Et nous devons repartir pour cela d’un questionnement sur le statut de la pluralité sociale sans laquelle la question du dialogue démocratique au fondement du pacte social ne peut être véritablement posée.
La condition démocratique repose sur l’existence d’une pluralité sociale irréductible qui oblige aussi bien les gouvernants que les gouvernés à une fabrique constante du consensus, jamais donné mais toujours construit, et toujours à reconstruire : ce qu’on appelle volontiers « démocratie sociale », seul cadre possible d’un consensus tenu et tenable, celui à partir duquel on peut parler réellement de légitimité démocratique.

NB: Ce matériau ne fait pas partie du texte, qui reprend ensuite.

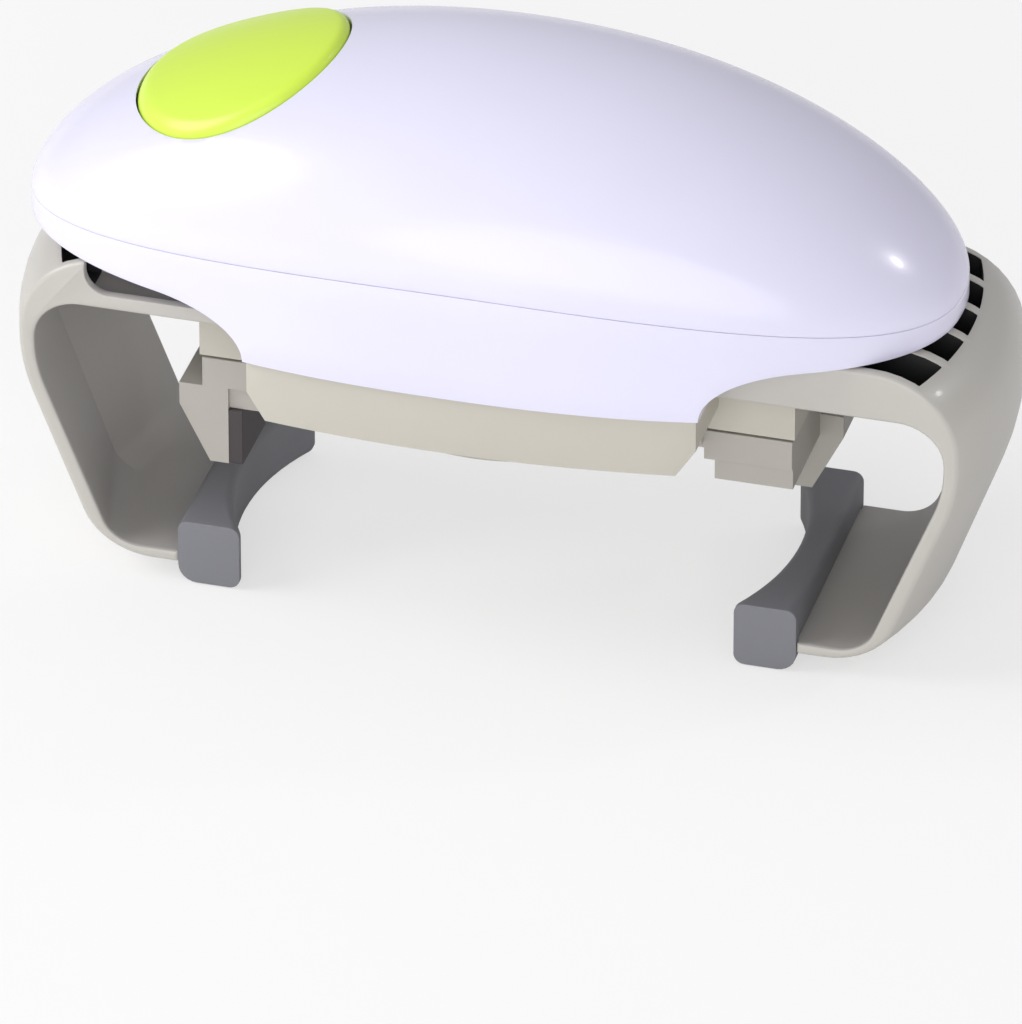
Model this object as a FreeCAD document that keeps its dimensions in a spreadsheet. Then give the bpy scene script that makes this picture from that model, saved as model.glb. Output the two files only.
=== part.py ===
"""Battery jar opener: a domed head, two arms that grip the jar and two jaws that turn the lid.

Frame: millimetres, +Z up, X along the head, origin on the jar axis at the feet of the arm pads.
"""
import FreeCAD, Part
import math
import os
import re
import Sketcher
from FreeCAD import Placement, Rotation, Vector
from types import SimpleNamespace

doc = FreeCAD.newDocument("jar_opener")

# ---------------------------------------------------------------- driving dimensions
DIMENSIONS = {
    # head: upper cover and lower shell
    "head_length": 196.0, "head_width": 88.0, "head_shift": -5.0, "dome_height": 32.5,
    "seam_level": 88.0, "seam_drop": 9.0, "shell_wall": 2.2, "seam_gap": 0.2,
    "rim_level": 63.5, "notch_start": 47.6, "notch_level": 74.5, "notch_radius": 7.0,
    "notch_floor": 2.0,
    # start button and its switch
    "button_x": -58.8, "button_half_x": 21.5, "button_half_y": 24.5, "button_gap": 0.4,
    "button_rise": 1.4, "button_wall": 2.2, "button_skirt": 93.5, "button_lip": 1.4,
    "stem_radius": 3.0, "collar_radius": 5.6, "collar_level": 100.0, "spring_radius": 4.7,
    "spring_wire": 0.9, "switch_side": 12.0, "switch_height": 6.0, "plunger_radius": 1.7,
    "plunger_rise": 3.6, "plunger_deep": 0.6, "board_thick": 1.6, "board_length": 32.0,
    "board_width": 24.0, "board_lift": 2.0, "button_travel": 2.5,
    # base frame
    "base_inset": 1.0, "base_length": 94.0, "skirt_bottom": 50.0, "skirt_wall": 2.2,
    "skirt_slant": 4.0, "slant_level": 56.0, "plate_top": 62.4, "plate_thick": 2.8,
    "tongue_start": 39.2, "tongue_end": 63.0, "tongue_width": 40.0, "tongue_low": 50.4,
    "guide_gap": 0.3, "guide_wall": 2.2, "guide_top": 70.4, "post_x": 38.0, "post_inset": 10.2,
    "post_radius": 3.0, "pilot_radius": 1.15, "end_hole_deep": 4.0,
    # arms
    "arm_depth": 56.0, "arm_out": 104.0, "curve_middle": 23.0, "arm_top": 74.0, "arm_bend": 47.0,
    "foot_slant": 15.5, "arm_foot": 4.3, "foot_wall": 2.6, "arm_wall": 3.0, "tray_low": 62.8,
    "tray_floor": 2.2, "tray_inner": 36.0, "tray_wall": 2.2, "low_wall": 1.2, "low_margin": 19.0,
    "low_radius": 5.0, "slot_pitch": 10.8, "slot_margin": 9.0, "slot_inner": 62.0,
    "rib_thick": 2.3, "shoulder_radius": 18.0, "bend_radius": 42.0, "inner_bend_radius": 30.0,
    "foot_radius": 14.0, "inner_foot_radius": 6.0, "window_radius": 9.0,
    # arm pads
    "pad_height": 14.5, "pad_back": 65.8, "pad_face": 59.4, "pad_curve": 56.0, "pad_edge": 3.5,
    "pad_end": 13.2,
    "flange_start": 61.7, "flange_top": 10.5, "flange_inset": 2.0,
    # arm racks and pinion
    "arm_module": 1.0, "arm_teeth": 20.0, "arm_rack_low": 66.2, "arm_rack_high": 69.8,
    "arm_rack_back": 16.0, "arm_rack_tail": 4.0, "arm_boss": 8.0, "run_gap": 0.08,
    # turntable
    "table_radius": 38.0, "table_low": 46.5, "table_top": 58.6, "washer_radius": 12.0,
    "washer_thick": 0.9, "channel_half": 20.3, "channel_top": 50.2, "upper_half": 14.3,
    "upper_top": 55.4, "hub_radius": 6.5, "hub_top": 83.0, "spindle_radius": 3.0,
    # lid jaws
    "jaw_start": 44.0, "jaw_end": 62.5, "jaw_half": 20.0, "jaw_top": 49.8, "jaw_step": 43.0,
    "step_start": 46.0, "step_half": 19.0, "jaw_low": 38.0, "jaw_nose": 67.5, "claw_low": 25.0,
    "claw_inner": 3.0, "claw_face": 57.0, "claw_tip": 61.0, "jaw_pad": 3.0, "rail_start": 23.0,
    "rail_low": 45.6, "rail_inner": 2.0, "groove_half": 22.3, "groove_low": 47.0,
    "groove_top": 48.8, "riser_end": 36.0, "jaw_module": 1.0, "jaw_teeth": 14.0,
    "jaw_rack_low": 50.8, "jaw_rack_high": 54.8, "jaw_rack_back": 13.0, "jaw_rack_tail": 3.5,
    # drive train
    "frame_low": 74.4, "frame_thick": 2.0, "frame_half_x": 42.0, "frame_inset": 7.0,
    "pillar_radius": 2.4, "pillar_side_x": 39.0, "pillar_front_inset": 20.0,
    "pillar_back_inset": 35.0, "pillar_low_x": 1.0, "pillar_low_inset": 13.0,
    "plate_margin": 3.5,
    "gear_low": 78.0, "gear_tier": 3.6, "tier_gap": 0.3, "output_teeth": 36.0,
    "output_module": 1.0, "first_teeth": 36.0, "first_module": 0.65, "second_teeth": 30.0,
    "second_module": 0.6, "small_teeth": 12.0, "first_angle": -40.0, "second_angle": 25.0,
    "motor_angle": 150.0, "axle_radius": 1.5, "motor_plate": 1.6, "motor_radius": 11.0,
    "motor_height": 18.0, "shaft_radius": 1.0,
    # batteries
    "cell_radius": 7.25, "cell_length": 49.2, "cell_nub": 1.0, "nub_radius": 2.7,
    "cell_low_inset": 12.0, "cell_low_z": 87.0, "cell_high_inset": 23.5, "cell_high_z": 97.5,
    "cell_gap": 0.25, "holder_wall": 1.6, "contact_thick": 0.5, "contact_side": 10.0,
    "contact_reach": 1.45, "door_width": 58.0, "door_low": 89.4, "door_high": 106.0,
    "door_gap": 0.35,
    # screws
    "screw_radius": 1.1, "screw_head": 2.6, "head_high": 2.0, "screw_length": 10.0,
    "tip_screw_x": 85.0, "tip_screw_y": 12.0, "cover_screw_x": 60.0, "cover_screw_y": 24.0,
    "boss_radius": 4.0, "boss_top": 82.0, "cover_post_radius": 3.2, "cover_post_top": 110.0,
}

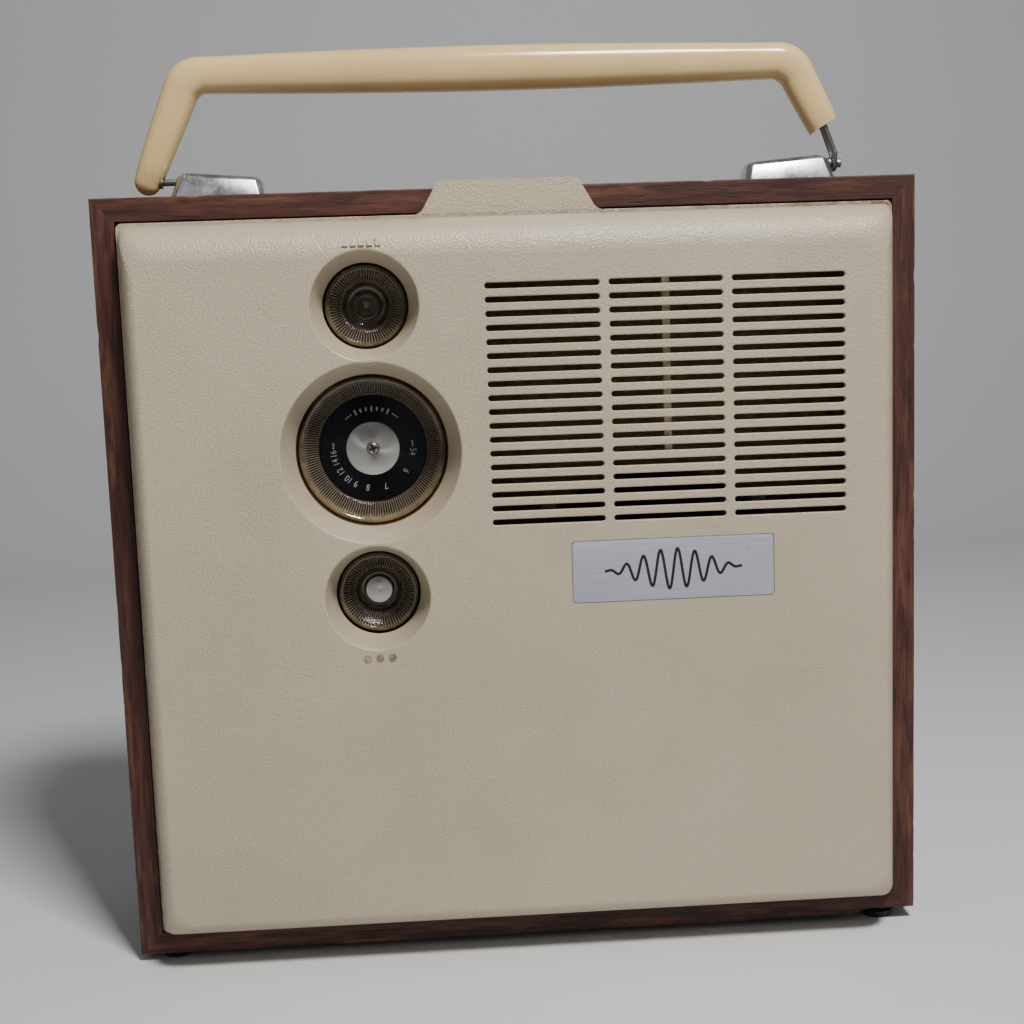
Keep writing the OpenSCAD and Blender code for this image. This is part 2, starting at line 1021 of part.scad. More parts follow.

En démocratie, ce « lieu vide du pouvoir », personne ne peut s’arroger le monopole de la représentation populaire, pas même la majorité elle-même, et c’est sur cette impossibilité préjudicielle que peut se construire la pratique démocratique du pouvoir, celle qui l’empêche de devenir tyrannique. Dans ce cadre, il n’y a pas de pouvoir du peuple sans les médiations institutionnelles qui lui permettent d’advenir, il n’y a d’ailleurs pas de peuple tout court.
Ces médiations sont le creuset et le lieu effectif de l’exercice du pouvoir réel des citoyens. De ce point de vue, on oublie trop volontiers que la vie démocratique exige des conditions d’exercice et repose sur des positionnements subjectifs : les ressorts de l’autonomie politique réelle sont toujours psychiques. C’est pourquoi la question de l’éducation sans laquelle il ne peut y avoir d’émancipation devrait constituer la matrice de la réflexion sur la crise politique actuelle de la vie démocratique.